Nasaruddin, yang mengaku berpegang pada prinsip “kemanusiaan itu satu” (humanity is one), menyampaikan bahwa siapa pun boleh masuk dan mendapatkan kebaikan dari masjid terbesar di Asia Tenggara itu asal mengikuti peraturan yang berlaku.
“Sejak awal, Masjid Istiqlal berfungsi untuk membudayakan dan melayani semua orang,” katanya.
Masjid Istiqlal memiliki fasilitas olahraga, tempat beristirahat, lapangan parkir, dan pusat bisnis yang bisa dimanfaatkan oleh semua warga, termasuk non-Muslim.
Nasaruddin mengatakan bahwa masjid tersebut juga berperan dalam menjaga toleransi dan moderasi umat beragama di Indonesia.
Hal itu diwujudkan dengan adanya Terowongan Silaturahim yang menghubungkan Istiqlal dengan Gereja Katedral.
“Inilah yang menjadi bukti betapa besar peran Masjid Istiqlal sebagai melting pot, khususnya bagi bangsa Indonesia yang majemuk dan ber-Bhinneka Tunggal Ika,” ujarnya.
Paus Fransiskus menghadiri Pertemuan Lintas Agama di Masjid Istiqlal, bertemu dengan Nasaruddin, dan mengikuti Deklarasi Istiqlal.

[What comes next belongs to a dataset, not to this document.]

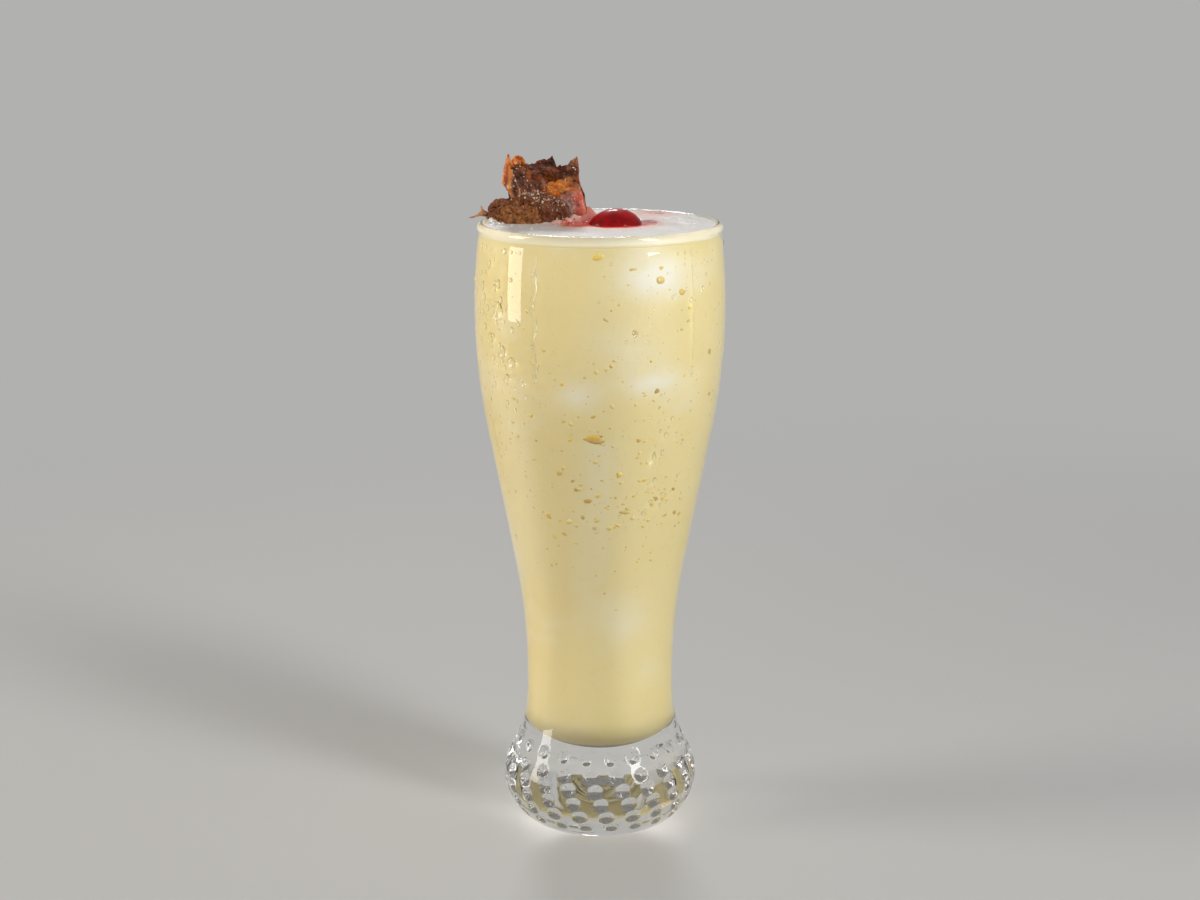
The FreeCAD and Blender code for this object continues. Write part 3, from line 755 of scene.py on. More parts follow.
def foam_material(foam, body):
    """Froth: warm white with fine bubbles and painted shade in their pores, stained pink and red
    by the syrup.
    """
    material, tree = new_material("Foam")
    fine = patches(tree, 300.0, 0.35, 0.70)
    cream = attribute(tree, "cream")
    stain_mask = attribute(tree, "stain")
    shaded_pores = arithmetic(tree, "SUBTRACT", dots(tree, 1300.0, 0.10, 0.22), cream)
    white = blend(tree, fine, foam.white, scaled(foam.white, 0.94))
    # Painted shade: the foam is darker in the pores between the bubbles.
    white = blend(tree, times(tree, shaded_pores, 0.35), white, scaled(foam.white, 0.72))
    white = blend(tree, cream, white, foam.cream)
    white = blend(tree, attribute(tree, "juice"), white, body)
    pink = blend(tree, times(tree, stain_mask, 2.0), white, foam.pink)
    deep = times(tree, arithmetic(tree, "SUBTRACT", stain_mask, 0.5), 2.0)
    relief = arithmetic(tree, "ADD", times(tree, shaded_pores, 0.6), times(tree, fine, 0.4))
    return finished(material, **soft(0.2, 2, 1.4, 1), Base_Color=blend(tree, deep, pink, foam.red),
                    Roughness=spread(tree, stain_mask, 0.42, 0.16),
                    Normal=bump(tree, relief, 0.35, 0.2 * MM))


def bubble_material(foam):
    """Thin wet bubbles."""
    material, tree = new_material("Bubbles")
    film = patches(tree, 800.0, 0.35, 0.65)
    return finished(material, clear=True, Transmission_Weight=0.75, IOR=1.2,
                    Base_Color=blend(tree, film, foam.white, (0.95, 0.94, 0.92)),
                    Roughness=spread(tree, film, 0.02, 0.10))


def cherry_material(cherry):
    """Deep red candied skin under a wet gloss."""
    material, tree = new_material("Cherry skin")
    base = blend(tree, patches(tree, 170.0, 0.42, 0.72), cherry.red, cherry.dark)
    speck = times(tree, dots(tree, 900.0, 0.08, 0.10), 0.35)
    return finished(material, **soft(0.15, 3, 0.4, 0.3), Specular_IOR_Level=0.05,
                    Coat_Weight=0.26, Coat_Roughness=0.02,
                    Base_Color=blend(tree, speck, base, (0.55, 0.05, 0.03)),
                    Roughness=spread(tree, patches(tree, 420.0, 0.4, 0.6), 0.35, 0.50),
                    Normal=bump(tree, patches(tree, 260.0, 0.3, 0.7, 4.0), 0.18, 0.3 * MM))


def syrup_material(cherry):
    """A film of clear red syrup, paler where it thins out."""
    material, tree = new_material("Red syrup")
    base = blend(tree, attribute(tree, "thin"), cherry.syrup, (0.92, 0.36, 0.30))
    streaks = times(tree, patches(tree, 330.0, 0.45, 0.7), 0.5)
    return finished(material, clear=True, Transmission_Weight=0.85, IOR=1.36,
                    Base_Color=blend(tree, streaks, base, (0.92, 0.40, 0.34)),
                    Roughness=spread(tree, streaks, 0.02, 0.09))


def candied_material(fruit):
    """Candied flesh: brown, amber, orange or salmon by zone, under an uneven glaze; dark zones are
    scorched edges and painted shade.
    """
    material, tree = new_material("Candied pineapple")
    # charred holds scorched flesh, and painted shade in deep folds, in the hollows between the
    # tips and at the foot.
    charred = attribute(tree, "burnt")
    mottle = patches(tree, 420.0, 0.36, 0.62, 4.0)
    fibre = patches(tree, 620.0, 0.42, 0.66, 4.0, 0.4)
    gold = times(tree, patches(tree, 260.0, 0.50, 0.64), 0.45)
    tips = blend(tree, gold, fruit.orange, fruit.gold)
    shade = blend(tree, mottle, scaled(fruit.brown, 1.5), scaled(fruit.brown, 0.35))
    for zone, flesh in (
            ("amber", blend(tree, mottle, fruit.amber, scaled(fruit.amber, 0.55))),
            ("orange", blend(tree, fibre, tips, (0.50, 0.075, 0.018))),
            ("salmon", blend(tree, mottle, fruit.salmon, (0.85, 0.33, 0.24)))):
        shade = blend(tree, attribute(tree, zone), shade, flesh)
    # Dark where the flesh is scorched, and painted shade in the folds and hollows.
    shade = blend(tree, arithmetic(tree, "ADD", charred, times(tree, fibre, 0.15)), shade,
                  fruit.dark)
    streaks = times(tree, attribute(tree, "milky"), patches(tree, 520.0, 0.28, 0.52, 3.0, 0.3))
    rough = arithmetic(tree, "MAXIMUM", spread(tree, mottle, 0.22, 0.60),
                       times(tree, charred, 0.75))
    glaze = arithmetic(tree, "SUBTRACT",
                       spread(tree, patches(tree, 210.0, 0.44, 0.60, 2.0), 0.0, 0.45),
                       times(tree, charred, 0.55))
    relief = arithmetic(tree, "ADD", times(tree, fibre, 0.5), times(tree, mottle, 0.5))
    return finished(material, **soft(0.2, 2.0, 0.6, 0.2),
                    Base_Color=blend(tree, times(tree, streaks, 0.85), shade, fruit.milky),
                    Roughness=rough, Coat_Weight=glaze, Coat_Roughness=0.05,
                    Normal=bump(tree, relief, 0.5, 0.3 * MM))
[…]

Paus Fransiskus dan Imam Besar Masjid Istiqlal Nasaruddin Umar lalu menandatangani Deklarasi Bersama Istiqlal 2024: “Meneguhkan Kerukunan Umat Beragama untuk Kemanusiaan”
Deklarasi itu menyerukan agar nilai-nilai yang dianut oleh tradisi agama harus ditingkatkan secara efektif untuk menghilangkan budaya kekerasan dan ketidakpedulian yang sedang melanda dunia.

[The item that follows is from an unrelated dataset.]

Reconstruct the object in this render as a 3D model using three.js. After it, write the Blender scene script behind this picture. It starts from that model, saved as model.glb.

“Sejatinya, nilai-nilai agama harus diarahkan untuk meningkatkan budaya hormat, martabat, bela rasa, rekonsiliasi, dan solidaritas persaudaraan untuk mengatasi dehumanisasi dan kerusakan lingkungan,” isi deklarasi tersebut.
Selanjutnya, deklarasi itu menyebutkan bahwa para pemimpin agama harus bekerja sama dalam menanggapi krisis-krisis tersebut, mengidentifikasi penyebabnya dan mengambil tindakan yang tepat.
Deklarasi itu juga mengatakan bahwa dialog antar umat beragama harus diakui sebagai sarana yang efektif untuk menyelesaikan konflik lokal, regional, internasional, terutama konflik yang dipicu penyalahgunaan agama.
“Selain itu, keyakinan dan ritual-ritual agama kita memiliki kapasitas khusus untuk menyentuh hati manusia, dengan demikian, menumbuhkan rasa hormat yang lebih dalam terhadap martabat manusia,” menurut deklarasi tersebut.
Setelah itu, deklarasi itu menyebutkan penting untuk menyadari bahwa lingkungan hidup yang sehat, damai dan harmonis dan menjadi hamba Allah dan pemelihara penciptaan yang sejati.
Deklarasi itu juga mengimbau agar semua orang untuk mengambil tindakan tegas untuk menjaga keutuhan lingkungan hidup dan sumber daya agar dapat diwariskan ke generasi masa depan.
Setelah pertemuan itu, Fransiskus bertemu dengan penerima manfaat amal di Konferensi Waligereja Indonesia (KWI), yang kemudian dilanjutkan dengan memimpin Misa Akbar di Stadion Utama Gelora Bung Karno (SUGBK). Kunjungannya di Indonesia akan berlangsung hingga 6 September.
Fransiskus adalah pemimpin Gereja Katolik ketiga yang mengunjungi Indonesia setelah Paus Paulus IV pada 1970 dan Paus Yohanes Paulus II pada 1989.